REQUIRED TASK:
Up to and including the line with "import * as THREE from 'three';", reproduce the listing below exactly, beginning at its first line.

───── STORED DATA ─────

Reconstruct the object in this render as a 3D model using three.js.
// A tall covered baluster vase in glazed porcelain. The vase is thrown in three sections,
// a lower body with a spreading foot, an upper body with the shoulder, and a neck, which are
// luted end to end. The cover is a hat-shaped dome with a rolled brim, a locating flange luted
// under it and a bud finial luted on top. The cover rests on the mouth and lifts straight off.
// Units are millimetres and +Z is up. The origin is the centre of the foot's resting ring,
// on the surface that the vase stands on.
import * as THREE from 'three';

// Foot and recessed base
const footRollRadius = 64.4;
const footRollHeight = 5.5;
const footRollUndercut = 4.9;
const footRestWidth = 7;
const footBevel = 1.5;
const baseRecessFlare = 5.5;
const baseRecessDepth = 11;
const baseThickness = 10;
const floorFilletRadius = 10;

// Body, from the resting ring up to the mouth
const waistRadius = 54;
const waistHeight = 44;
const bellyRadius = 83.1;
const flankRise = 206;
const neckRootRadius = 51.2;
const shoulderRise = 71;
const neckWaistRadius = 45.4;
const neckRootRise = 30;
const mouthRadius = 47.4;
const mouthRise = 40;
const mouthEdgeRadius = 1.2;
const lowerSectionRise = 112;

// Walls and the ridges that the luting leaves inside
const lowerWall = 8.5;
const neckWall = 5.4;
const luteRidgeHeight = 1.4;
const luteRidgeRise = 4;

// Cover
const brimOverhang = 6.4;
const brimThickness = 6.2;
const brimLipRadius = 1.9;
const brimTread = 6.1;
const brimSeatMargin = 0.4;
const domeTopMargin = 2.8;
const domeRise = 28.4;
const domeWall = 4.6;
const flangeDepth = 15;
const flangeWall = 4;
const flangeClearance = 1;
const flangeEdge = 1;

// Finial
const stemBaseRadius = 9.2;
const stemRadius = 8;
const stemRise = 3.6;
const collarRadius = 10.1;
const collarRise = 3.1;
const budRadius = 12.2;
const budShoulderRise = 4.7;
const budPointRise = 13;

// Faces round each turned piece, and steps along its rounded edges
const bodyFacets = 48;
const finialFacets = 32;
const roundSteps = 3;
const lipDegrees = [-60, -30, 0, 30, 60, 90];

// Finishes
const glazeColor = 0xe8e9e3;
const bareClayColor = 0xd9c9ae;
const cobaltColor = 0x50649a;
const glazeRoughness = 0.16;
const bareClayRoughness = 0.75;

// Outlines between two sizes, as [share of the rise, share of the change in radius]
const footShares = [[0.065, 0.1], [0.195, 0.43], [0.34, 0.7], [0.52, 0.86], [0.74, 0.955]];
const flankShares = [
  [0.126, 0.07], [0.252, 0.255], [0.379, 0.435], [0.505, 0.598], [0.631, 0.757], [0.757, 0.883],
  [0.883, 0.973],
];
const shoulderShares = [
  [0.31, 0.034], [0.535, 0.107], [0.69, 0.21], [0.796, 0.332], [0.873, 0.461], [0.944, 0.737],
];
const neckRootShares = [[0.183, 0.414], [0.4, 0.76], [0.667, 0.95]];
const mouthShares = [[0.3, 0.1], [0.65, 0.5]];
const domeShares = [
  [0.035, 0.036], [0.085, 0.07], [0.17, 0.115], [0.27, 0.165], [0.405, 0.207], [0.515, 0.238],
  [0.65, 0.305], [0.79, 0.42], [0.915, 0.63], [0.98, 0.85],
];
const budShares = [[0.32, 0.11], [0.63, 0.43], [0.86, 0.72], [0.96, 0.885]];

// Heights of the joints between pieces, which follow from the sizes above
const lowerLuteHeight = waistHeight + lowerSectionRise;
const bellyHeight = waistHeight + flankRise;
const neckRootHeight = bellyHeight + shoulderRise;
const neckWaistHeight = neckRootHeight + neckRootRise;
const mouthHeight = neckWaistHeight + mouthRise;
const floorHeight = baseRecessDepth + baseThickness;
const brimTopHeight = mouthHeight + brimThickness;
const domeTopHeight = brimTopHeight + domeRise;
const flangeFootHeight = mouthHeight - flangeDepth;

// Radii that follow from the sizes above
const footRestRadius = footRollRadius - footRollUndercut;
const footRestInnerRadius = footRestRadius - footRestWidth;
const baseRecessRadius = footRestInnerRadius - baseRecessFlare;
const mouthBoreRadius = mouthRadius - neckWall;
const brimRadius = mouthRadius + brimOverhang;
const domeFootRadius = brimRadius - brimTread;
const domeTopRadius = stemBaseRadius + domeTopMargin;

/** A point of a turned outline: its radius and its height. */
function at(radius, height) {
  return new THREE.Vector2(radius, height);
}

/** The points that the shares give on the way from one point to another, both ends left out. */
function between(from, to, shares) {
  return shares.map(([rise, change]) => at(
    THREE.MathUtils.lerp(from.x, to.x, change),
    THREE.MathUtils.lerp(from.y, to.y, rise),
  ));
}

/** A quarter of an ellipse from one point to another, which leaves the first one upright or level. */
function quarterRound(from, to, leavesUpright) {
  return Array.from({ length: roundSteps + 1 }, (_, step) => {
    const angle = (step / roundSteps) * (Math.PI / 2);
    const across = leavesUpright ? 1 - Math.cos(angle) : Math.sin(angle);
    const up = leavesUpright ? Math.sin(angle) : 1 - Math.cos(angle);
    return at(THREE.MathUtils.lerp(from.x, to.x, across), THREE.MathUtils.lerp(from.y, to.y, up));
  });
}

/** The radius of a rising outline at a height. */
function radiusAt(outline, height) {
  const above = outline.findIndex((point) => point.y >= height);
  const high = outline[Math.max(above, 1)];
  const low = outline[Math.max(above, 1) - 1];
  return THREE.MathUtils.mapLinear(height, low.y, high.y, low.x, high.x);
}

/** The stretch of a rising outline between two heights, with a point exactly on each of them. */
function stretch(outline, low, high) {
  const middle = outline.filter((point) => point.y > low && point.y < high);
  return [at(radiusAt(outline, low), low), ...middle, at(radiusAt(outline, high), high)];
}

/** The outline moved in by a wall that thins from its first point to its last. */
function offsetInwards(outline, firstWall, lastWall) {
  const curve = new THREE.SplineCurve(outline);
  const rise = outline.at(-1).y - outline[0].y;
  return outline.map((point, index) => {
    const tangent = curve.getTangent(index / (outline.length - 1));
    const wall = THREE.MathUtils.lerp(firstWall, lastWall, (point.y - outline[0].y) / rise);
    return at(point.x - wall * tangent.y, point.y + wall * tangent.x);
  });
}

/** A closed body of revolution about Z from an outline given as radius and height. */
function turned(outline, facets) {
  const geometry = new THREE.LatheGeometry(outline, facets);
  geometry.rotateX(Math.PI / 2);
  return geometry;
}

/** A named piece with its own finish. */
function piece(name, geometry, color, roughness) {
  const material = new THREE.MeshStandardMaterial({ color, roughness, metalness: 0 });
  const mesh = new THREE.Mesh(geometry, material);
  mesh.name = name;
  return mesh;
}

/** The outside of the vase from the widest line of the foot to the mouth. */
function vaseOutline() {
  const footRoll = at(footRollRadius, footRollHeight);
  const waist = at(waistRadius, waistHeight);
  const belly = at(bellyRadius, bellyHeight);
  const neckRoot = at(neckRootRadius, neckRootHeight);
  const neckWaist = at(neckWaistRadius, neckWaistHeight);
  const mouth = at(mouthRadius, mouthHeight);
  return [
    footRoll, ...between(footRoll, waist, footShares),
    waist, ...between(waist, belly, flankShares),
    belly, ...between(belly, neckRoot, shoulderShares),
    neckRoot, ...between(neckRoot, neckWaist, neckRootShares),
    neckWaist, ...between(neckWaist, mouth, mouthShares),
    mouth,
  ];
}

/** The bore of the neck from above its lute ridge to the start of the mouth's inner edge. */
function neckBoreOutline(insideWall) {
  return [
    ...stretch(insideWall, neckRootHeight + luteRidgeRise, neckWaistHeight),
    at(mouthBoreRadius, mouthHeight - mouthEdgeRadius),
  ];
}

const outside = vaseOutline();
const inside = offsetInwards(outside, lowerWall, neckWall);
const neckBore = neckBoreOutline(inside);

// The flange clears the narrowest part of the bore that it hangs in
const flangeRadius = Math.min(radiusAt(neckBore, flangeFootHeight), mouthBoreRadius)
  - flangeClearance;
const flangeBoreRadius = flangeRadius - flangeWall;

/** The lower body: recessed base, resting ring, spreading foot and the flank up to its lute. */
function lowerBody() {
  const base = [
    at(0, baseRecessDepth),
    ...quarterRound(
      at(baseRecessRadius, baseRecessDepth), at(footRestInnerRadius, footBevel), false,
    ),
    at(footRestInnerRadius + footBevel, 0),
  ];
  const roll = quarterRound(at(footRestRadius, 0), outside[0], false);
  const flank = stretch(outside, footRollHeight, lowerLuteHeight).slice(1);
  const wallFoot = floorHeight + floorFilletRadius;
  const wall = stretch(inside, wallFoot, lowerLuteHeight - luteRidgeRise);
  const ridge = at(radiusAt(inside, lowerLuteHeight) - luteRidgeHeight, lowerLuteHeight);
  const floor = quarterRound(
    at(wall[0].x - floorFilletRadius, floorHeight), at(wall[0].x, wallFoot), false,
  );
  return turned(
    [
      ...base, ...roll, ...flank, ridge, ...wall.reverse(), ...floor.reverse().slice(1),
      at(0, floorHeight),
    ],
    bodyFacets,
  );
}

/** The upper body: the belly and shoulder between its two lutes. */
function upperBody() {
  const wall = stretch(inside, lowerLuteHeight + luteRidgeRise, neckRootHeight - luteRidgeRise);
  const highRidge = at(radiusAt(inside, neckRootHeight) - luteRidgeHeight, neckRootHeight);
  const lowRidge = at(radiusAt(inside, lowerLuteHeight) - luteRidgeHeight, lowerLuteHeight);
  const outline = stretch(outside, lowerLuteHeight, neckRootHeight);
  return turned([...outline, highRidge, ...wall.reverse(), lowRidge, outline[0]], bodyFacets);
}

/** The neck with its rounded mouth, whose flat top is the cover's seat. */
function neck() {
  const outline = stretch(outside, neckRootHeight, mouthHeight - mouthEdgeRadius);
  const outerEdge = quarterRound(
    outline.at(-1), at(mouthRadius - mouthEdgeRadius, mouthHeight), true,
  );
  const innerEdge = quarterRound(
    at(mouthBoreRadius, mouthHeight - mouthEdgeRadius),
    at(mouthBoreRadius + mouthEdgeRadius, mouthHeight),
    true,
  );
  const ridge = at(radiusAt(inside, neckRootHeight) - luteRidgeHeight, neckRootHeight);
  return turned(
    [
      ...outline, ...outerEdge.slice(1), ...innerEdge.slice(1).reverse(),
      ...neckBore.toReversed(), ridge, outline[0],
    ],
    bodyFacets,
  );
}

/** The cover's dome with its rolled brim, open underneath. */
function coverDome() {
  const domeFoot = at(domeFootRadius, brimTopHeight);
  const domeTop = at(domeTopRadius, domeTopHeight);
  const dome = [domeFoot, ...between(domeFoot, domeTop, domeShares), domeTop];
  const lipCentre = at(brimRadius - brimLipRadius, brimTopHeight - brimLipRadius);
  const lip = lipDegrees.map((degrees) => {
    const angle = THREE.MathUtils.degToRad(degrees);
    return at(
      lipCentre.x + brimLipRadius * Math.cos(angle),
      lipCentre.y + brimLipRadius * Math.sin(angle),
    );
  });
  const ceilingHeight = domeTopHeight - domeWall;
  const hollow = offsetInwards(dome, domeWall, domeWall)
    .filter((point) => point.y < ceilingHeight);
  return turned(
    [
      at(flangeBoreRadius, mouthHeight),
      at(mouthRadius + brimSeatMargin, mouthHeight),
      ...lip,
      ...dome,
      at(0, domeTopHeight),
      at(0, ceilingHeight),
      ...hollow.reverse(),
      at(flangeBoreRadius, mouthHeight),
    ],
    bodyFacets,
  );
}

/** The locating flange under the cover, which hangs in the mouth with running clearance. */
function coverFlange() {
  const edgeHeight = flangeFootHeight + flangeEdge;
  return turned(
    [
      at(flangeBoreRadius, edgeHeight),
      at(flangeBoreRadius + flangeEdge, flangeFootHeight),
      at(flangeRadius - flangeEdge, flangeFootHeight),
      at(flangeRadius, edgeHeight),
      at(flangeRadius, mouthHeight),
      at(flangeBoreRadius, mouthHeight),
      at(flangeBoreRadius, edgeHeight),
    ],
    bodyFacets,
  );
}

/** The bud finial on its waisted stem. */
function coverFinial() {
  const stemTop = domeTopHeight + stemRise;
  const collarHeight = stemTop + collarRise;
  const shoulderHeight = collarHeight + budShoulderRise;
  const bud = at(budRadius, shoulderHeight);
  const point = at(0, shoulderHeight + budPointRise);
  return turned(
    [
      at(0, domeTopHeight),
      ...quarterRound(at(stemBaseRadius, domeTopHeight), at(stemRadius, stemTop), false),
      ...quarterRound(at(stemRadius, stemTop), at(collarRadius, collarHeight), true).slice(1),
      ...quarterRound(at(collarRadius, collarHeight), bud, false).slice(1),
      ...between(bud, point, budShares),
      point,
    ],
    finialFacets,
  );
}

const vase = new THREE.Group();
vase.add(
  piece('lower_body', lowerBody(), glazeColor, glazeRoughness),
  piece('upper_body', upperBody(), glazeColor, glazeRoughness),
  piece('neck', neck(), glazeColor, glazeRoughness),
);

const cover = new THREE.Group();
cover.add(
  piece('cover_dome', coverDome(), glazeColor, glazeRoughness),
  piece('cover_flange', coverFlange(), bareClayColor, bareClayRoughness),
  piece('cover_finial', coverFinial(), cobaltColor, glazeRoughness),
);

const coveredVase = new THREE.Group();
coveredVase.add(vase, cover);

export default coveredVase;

─────

ANSWER FOR THIS EXERCISE:
Reconstruct the object in this render as a 3D model using three.js.
// A tall covered baluster vase in glazed porcelain. The vase is thrown in three sections,
// a lower body with a spreading foot, an upper body with the shoulder, and a neck, which are
// luted end to end. The cover is a hat-shaped dome with a rolled brim, a locating flange luted
// under it and a bud finial luted on top. The cover rests on the mouth and lifts straight off.
// Units are millimetres and +Z is up. The origin is the centre of the foot's resting ring,
// on the surface that the vase stands on.
import * as THREE from 'three';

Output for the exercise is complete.